THE REQUEST = Copy exactly, please, the lines of the data from its start through the line containing "self._stems()".

DATA PROVIDED =

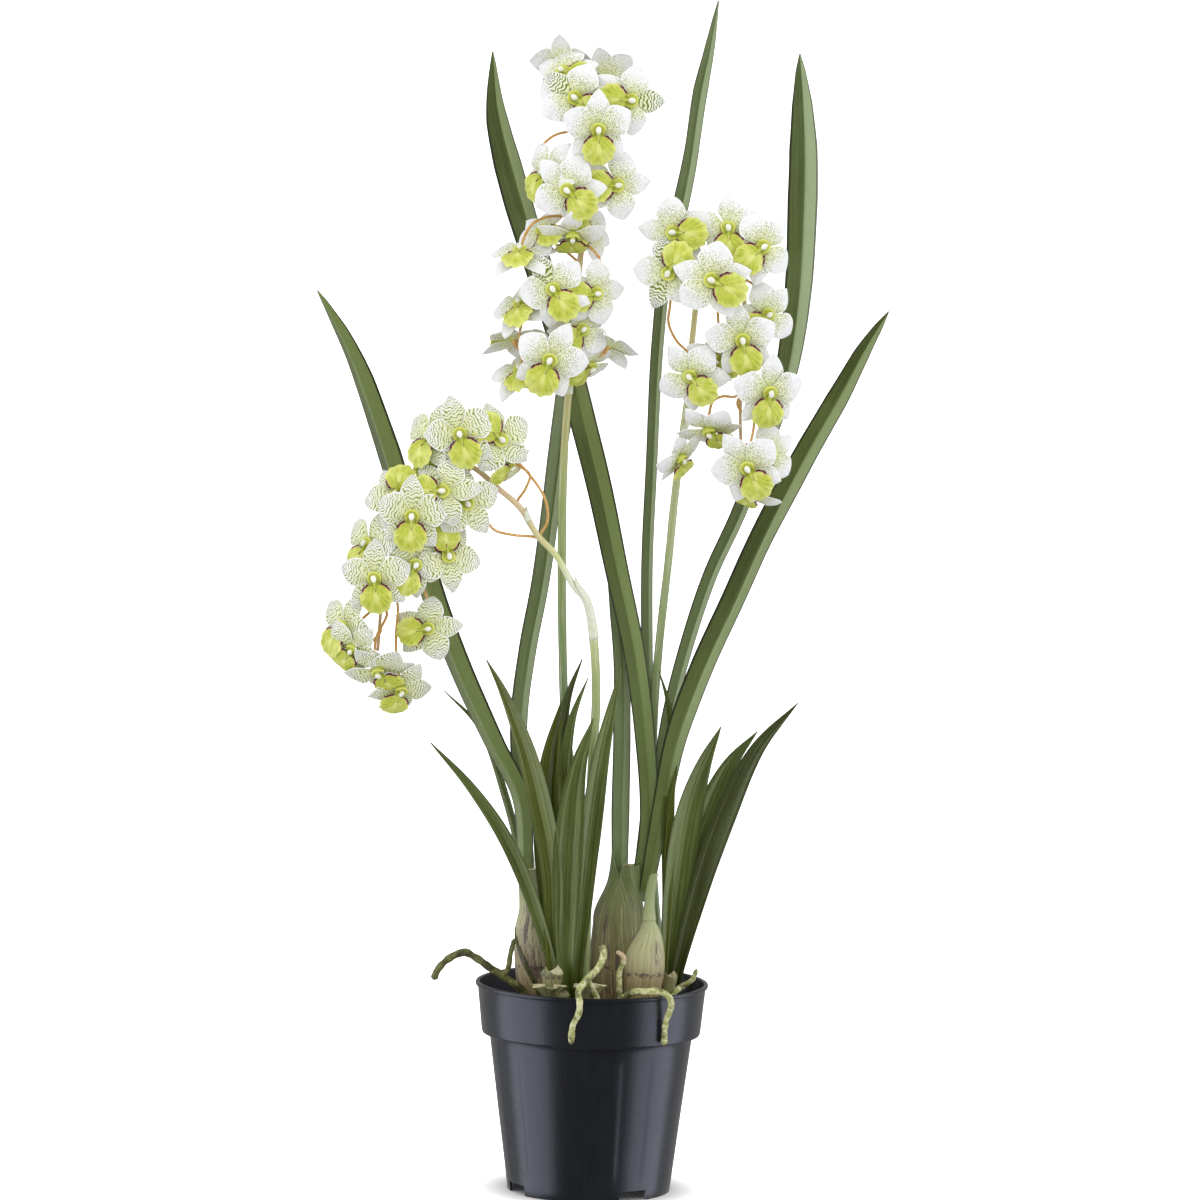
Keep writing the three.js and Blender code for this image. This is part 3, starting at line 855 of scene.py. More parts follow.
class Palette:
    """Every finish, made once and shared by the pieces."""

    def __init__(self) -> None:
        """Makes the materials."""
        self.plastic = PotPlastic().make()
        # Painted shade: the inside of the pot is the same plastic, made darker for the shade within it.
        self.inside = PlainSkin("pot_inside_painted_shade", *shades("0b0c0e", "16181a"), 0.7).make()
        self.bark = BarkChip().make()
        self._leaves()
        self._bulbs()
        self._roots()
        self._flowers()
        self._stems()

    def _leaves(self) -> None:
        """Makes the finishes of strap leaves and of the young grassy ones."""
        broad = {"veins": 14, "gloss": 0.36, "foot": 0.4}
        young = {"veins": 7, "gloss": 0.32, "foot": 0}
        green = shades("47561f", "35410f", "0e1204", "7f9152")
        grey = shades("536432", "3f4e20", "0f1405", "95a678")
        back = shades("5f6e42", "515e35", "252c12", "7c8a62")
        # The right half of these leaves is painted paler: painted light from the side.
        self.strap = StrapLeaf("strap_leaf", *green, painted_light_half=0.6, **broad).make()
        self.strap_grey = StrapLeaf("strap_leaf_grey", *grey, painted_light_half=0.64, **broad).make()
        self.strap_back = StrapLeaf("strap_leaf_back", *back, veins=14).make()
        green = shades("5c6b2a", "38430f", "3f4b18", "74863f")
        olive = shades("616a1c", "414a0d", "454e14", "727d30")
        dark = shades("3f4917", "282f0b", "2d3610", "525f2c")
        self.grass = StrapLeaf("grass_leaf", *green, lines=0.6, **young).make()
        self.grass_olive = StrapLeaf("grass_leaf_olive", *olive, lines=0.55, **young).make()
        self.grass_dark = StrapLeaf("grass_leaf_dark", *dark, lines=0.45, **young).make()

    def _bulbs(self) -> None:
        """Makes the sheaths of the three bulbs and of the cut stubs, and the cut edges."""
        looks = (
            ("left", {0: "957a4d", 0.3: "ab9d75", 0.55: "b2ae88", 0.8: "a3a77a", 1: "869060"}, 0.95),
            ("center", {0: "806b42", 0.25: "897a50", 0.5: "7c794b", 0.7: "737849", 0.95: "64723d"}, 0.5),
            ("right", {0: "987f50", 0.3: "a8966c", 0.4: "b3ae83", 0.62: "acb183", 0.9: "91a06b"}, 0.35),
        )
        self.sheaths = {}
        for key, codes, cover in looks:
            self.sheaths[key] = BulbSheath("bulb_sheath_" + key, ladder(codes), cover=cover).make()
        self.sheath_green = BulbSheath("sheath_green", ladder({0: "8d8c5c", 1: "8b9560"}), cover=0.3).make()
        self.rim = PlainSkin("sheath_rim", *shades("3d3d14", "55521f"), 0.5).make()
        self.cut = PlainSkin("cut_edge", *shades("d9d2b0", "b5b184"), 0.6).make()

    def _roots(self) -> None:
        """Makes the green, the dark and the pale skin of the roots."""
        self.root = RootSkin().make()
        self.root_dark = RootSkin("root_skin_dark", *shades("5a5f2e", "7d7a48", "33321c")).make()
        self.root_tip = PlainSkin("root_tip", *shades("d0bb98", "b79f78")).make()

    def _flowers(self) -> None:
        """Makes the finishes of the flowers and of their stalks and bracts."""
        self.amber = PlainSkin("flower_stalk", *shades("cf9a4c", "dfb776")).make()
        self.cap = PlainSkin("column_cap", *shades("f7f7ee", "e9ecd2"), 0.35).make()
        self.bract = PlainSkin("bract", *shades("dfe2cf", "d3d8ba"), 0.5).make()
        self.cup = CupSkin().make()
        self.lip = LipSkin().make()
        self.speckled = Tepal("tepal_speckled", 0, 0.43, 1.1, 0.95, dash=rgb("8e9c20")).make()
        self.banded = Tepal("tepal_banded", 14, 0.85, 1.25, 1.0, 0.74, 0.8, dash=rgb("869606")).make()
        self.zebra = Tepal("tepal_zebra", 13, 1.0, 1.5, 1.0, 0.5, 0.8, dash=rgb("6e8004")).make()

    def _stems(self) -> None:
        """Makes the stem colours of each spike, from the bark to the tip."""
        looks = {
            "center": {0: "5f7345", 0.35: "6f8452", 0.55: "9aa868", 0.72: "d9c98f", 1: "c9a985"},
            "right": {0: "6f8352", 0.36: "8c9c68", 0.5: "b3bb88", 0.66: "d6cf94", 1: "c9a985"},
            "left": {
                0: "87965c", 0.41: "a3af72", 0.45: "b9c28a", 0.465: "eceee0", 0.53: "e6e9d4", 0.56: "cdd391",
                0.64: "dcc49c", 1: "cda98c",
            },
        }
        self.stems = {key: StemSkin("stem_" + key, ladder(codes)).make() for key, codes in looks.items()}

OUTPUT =
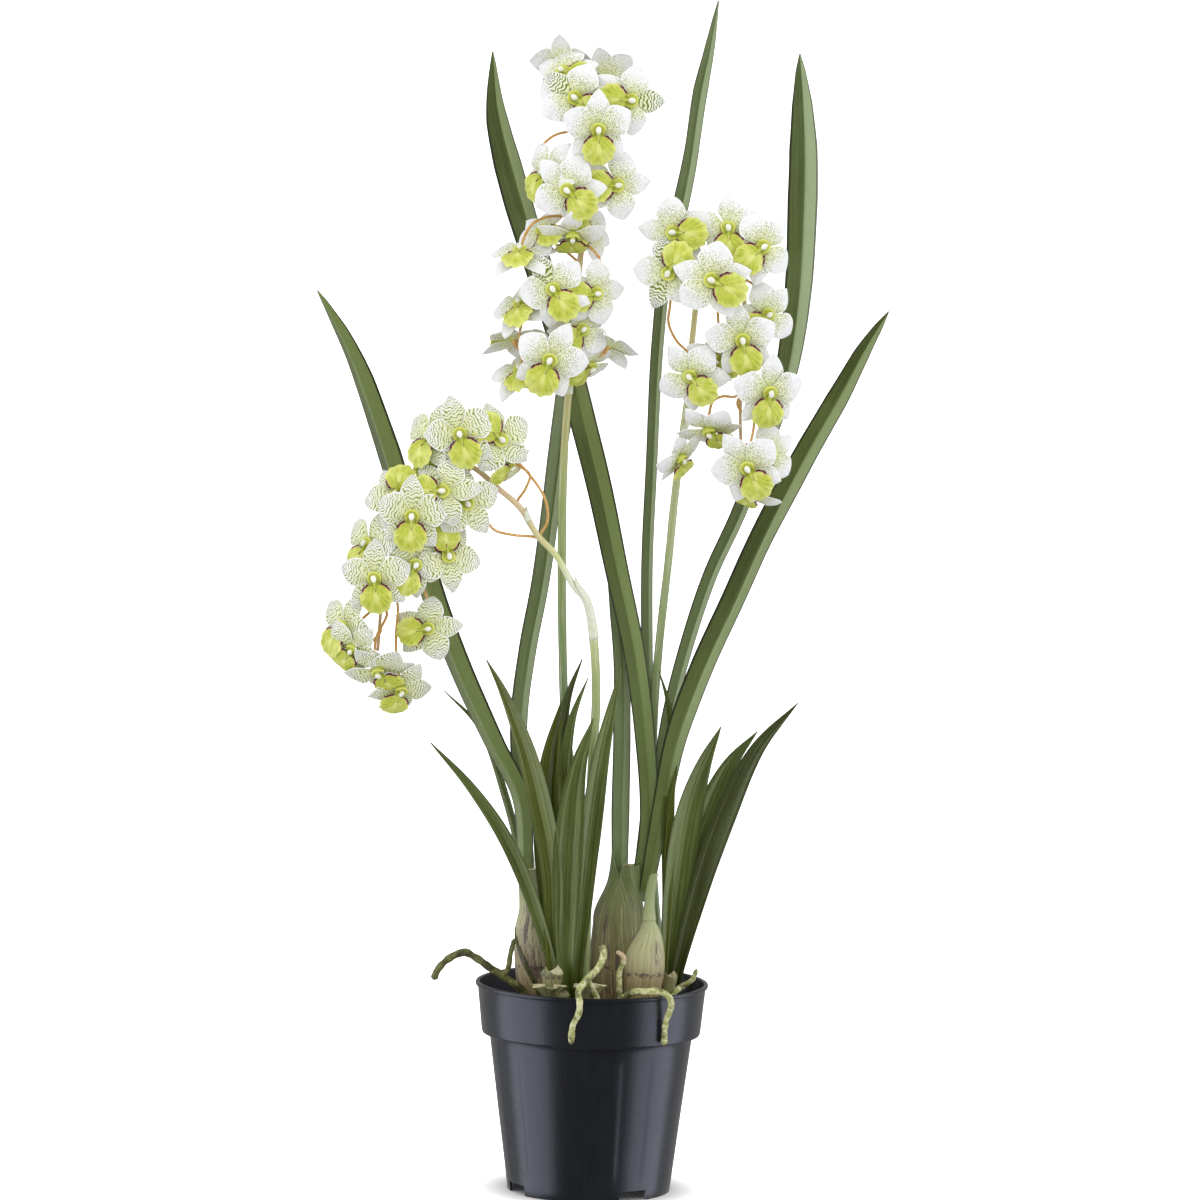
Keep writing the three.js and Blender code for this image. This is part 3, starting at line 855 of scene.py. More parts follow.
class Palette:
    """Every finish, made once and shared by the pieces."""

    def __init__(self) -> None:
        """Makes the materials."""
        self.plastic = PotPlastic().make()
        # Painted shade: the inside of the pot is the same plastic, made darker for the shade within it.
        self.inside = PlainSkin("pot_inside_painted_shade", *shades("0b0c0e", "16181a"), 0.7).make()
        self.bark = BarkChip().make()
        self._leaves()
        self._bulbs()
        self._roots()
        self._flowers()
        self._stems()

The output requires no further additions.